Review: Teen Titans #10
Teen Titans #10 is the worst issue of this comic since the start of the New 52, and possibly the worst professionally-published comic book I have ever read. I am in stunned awe at just how terrible this issue is, especially since I’ve generally kind of liked the past few issues by writer Will Pfeifer. But something seems to have broken inside of him. There is no other way to explain just how much this issue fails on every conceivable level. The writing is bad, the characters are bad, the exposition is bad, the flow is bad, the sequence of events are bad, the logic is bad, and guest artist Felipe Watanabe is horrendous.
This will be the first comic to receive my lowest grade since I started reviewing comics on my blog. This grade was supposed to be intended as a joke.
Comic Rating: 0/10 – Abomination.
The insanity begins with the very first panel and just doesn’t let up. Nothing works in this comic. It’s as if Pfeifer has no idea that he’s been writing Teen Titans for a year now. Teen Titans #10 reads like he took several years off between issues, and rather than research the story he’d been writing before, he’s just decided to wing it. Almost every single page contains multiple instances of just straight up illogical events or dialogue. Characters talk about things that never happened. They move their bodies in ways that just don’t make any sense. They react to things with no semblance to what’s actually happening on the page. Teen Titans #10 is a mess.
But it picks up the story exactly where Pfeifer left off, that’s the weirdest thing! We’re still right in the middle of the Teen Titans fighting over Superboy. And that should make for a fun, character-based story! But Pfeifer can’t seem to handle that. Rather than write a story about the Teen Titans struggling with the moral quandry of turning on their friend, Pfeifer appears to have suffered a stroke. He’s clearly not reading the same comic that any of us have been reading the past several months and years.
And when regular artist Kenneth Rocafort is unavailable, apparently DC Comics found somebody even worse to fill in.
I have no idea why this comic is still being published. With DC going through a rather awesome creative revival this Summer, how the hell are they still churning out the pure garbage that is Teen Titans? Hell, Do you know what variant covers DC is offering this month? Teen Titans Go! covers! This is Teen Titans Go! Month! And yet the Teen Titans comic is so terrible!
Join me after the jump if you dare, and maybe you can help me make sense out of any of this.
I hope you’re prepared, dear blog reader, because I’m not going to go easy on this comic. Why do I think it’s an abomination? I’m going to show you, page-by-page, panel-by-panel.
Let’s get started, shall we?

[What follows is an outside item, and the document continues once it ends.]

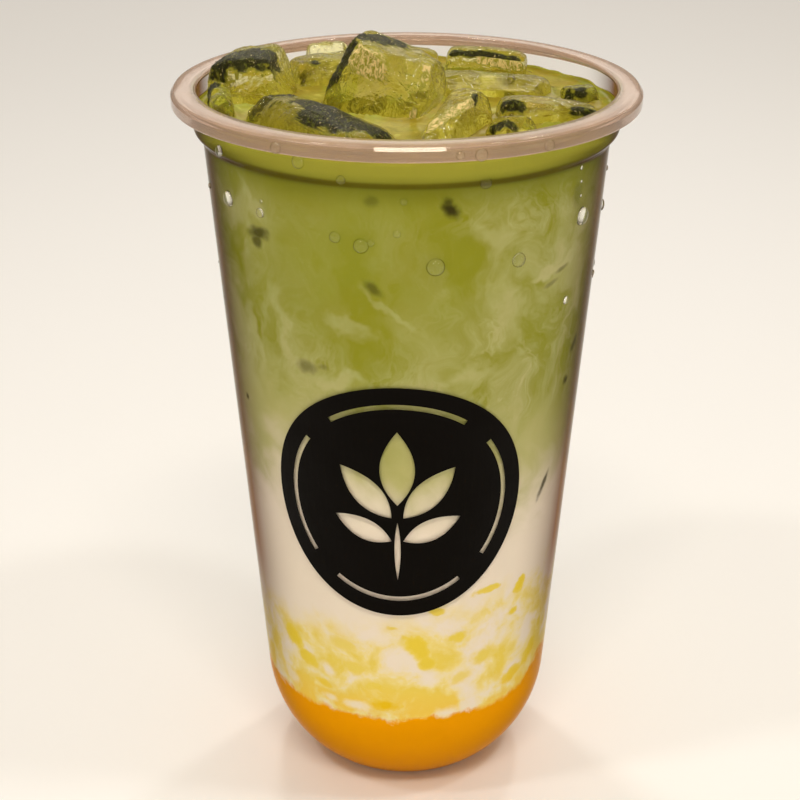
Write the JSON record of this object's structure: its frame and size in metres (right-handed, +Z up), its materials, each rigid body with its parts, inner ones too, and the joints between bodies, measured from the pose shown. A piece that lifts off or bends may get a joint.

I said the insanity dropped hard on the very first panel, so let’s start there.
OK, so you’d think this was just a normal panel establishing the scene, but look at those captions. Beast Boy’s father? What? The Titans mentioned it briefly in a throwaway line last issue that they’re hiding out in Beast Boy’s dad’s luxury apartment. It was such a minor line that I forgot it was even said. I had to go back and research to see if this panel made any sense. But it’s not like it was a major plot point, and definitely not something to use as a weird inside joke at the start of this issue. We’ve never met Beast Boy’s father and we have no idea that he’s rich, so the joke is just awkward.
Why even use Beast Boy’s father’s apartment? It’s not like it was ever established that Beast Boy’s dad has a luxury apartment in Chicago. This has just been made up on the spot. And even if it had been set up, that sort of thing is very traceable. Why isn’t Red Robin paying for their new hiding spot? It’s already established in Teen Titans comics that Red Robin gets the team fancy HQs, and that he loves using apartments for the team bases. Plus, we ALL know that Batman is rich and that Batman could afford this place. If you’re trying to make a joke about affording a place like this, why not say Batman? We would ALL get that joke!

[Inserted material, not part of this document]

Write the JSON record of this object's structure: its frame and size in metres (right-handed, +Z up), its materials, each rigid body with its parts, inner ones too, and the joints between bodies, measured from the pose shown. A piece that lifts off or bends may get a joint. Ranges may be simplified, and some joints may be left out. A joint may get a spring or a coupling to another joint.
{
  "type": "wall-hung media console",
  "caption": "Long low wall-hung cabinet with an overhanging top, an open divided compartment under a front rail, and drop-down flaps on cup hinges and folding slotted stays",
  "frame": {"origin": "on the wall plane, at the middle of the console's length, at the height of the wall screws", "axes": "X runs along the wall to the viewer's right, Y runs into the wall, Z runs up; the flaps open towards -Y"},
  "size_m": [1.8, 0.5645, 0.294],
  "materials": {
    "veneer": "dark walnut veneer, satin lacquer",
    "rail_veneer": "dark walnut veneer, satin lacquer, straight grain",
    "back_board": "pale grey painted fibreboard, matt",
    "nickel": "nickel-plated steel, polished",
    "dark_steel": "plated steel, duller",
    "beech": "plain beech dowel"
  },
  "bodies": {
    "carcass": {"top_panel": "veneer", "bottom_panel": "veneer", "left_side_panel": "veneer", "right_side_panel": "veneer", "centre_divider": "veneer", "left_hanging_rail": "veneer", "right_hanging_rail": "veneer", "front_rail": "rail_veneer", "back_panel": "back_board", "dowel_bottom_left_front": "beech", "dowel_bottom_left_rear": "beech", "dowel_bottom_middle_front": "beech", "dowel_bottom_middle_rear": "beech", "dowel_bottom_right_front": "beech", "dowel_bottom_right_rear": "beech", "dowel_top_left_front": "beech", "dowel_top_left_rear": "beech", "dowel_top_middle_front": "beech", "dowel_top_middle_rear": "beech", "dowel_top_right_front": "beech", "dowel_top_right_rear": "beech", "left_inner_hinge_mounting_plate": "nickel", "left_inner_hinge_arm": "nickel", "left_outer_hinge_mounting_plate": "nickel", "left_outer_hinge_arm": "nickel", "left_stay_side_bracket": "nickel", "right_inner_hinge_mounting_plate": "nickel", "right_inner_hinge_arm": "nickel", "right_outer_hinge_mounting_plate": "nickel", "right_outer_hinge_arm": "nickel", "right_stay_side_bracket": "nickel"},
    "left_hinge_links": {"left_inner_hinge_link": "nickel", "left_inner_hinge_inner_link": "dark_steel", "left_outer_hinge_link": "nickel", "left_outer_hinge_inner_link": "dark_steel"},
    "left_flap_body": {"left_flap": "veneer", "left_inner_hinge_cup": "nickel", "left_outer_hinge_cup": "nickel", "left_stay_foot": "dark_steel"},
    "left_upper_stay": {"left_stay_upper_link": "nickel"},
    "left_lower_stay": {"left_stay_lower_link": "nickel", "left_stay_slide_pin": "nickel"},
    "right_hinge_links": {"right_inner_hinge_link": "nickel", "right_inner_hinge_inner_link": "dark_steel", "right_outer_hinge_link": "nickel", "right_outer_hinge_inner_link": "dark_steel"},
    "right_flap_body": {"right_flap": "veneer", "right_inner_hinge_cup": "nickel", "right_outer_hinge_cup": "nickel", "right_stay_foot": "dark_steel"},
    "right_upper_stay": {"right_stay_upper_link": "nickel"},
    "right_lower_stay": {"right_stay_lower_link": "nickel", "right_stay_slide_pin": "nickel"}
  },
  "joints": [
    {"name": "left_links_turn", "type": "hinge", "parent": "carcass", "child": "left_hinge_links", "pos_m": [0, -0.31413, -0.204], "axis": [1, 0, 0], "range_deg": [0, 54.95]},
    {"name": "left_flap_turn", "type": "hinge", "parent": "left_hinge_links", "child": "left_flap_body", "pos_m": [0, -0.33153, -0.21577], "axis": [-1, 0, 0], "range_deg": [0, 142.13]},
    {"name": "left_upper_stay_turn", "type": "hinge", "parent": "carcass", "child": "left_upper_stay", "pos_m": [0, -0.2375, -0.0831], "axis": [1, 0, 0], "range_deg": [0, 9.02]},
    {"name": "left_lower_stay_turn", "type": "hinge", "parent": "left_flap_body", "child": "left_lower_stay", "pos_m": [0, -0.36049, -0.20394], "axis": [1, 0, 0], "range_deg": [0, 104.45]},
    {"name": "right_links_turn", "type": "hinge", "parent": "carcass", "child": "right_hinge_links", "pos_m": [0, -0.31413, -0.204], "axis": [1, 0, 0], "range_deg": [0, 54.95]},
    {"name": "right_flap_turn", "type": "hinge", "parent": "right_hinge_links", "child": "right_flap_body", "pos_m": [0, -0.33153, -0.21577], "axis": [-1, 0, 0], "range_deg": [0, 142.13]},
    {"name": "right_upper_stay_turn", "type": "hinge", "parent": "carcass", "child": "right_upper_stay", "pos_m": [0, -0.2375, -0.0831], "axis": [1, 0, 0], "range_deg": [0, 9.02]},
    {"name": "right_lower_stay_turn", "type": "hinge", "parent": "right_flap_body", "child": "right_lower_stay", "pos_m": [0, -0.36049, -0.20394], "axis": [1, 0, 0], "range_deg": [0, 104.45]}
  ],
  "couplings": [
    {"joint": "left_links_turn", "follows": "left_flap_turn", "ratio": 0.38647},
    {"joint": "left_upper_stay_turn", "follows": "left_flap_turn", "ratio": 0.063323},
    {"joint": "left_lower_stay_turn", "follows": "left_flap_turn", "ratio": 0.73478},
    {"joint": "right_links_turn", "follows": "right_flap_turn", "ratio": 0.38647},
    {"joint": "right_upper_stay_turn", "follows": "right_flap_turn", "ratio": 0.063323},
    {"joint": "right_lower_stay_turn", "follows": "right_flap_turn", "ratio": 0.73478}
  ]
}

And that’s just the first panel, people.
As for the second panel…
Once you get through the clunky exposition getting us all up to speed, I want to focus on something there: Who are the Elite? What’s that? Wonder Girl’s new team is called ‘The Elite’? Since when? I had to go back two issues to when the team was first revealed to see that Pfiefer mentioned the name. But just like that bit about Beast Boy’s dad, he dropped the name in such a way that it didn’t actually sound like a big deal. Manchester Black was in the process of telling Wonder Girl and Power Girl that they deserved to be on a better team, and he welcomed them to the elite. There was no fanfare about the name, and at the time, I literally thought he was just saying this was ‘an elite team’.
But nope, they’re apparently named ‘The Elite’. Granted, it says that on the cover of this issue, but if we’re going to talk about the cover, it needs to be pointed out that this is actually the first stand against The Elite.
Also, ‘The Elite’ is a stupid name. It’s taken from Manchester Black’s original team in the Pre-52, back when both he and the team were just supposed to exist for a single Superman story that had real themes and a point to make. Here, Pfeifer just slaps the name on this new team, despite it having nothing to do with the original Elite or anything else for that matter.
As for the next panel…
So we’ve got some quick character introductions for all the team members of the Elite, that’s fine. But let’s pick at a few of them, if I may. Like Power Girl. She’s a ‘former Teen Titan’? Please, she was a Teen Titan for all of five minutes, and she spent those five minutes completely disagreeing with everything the Titans were doing.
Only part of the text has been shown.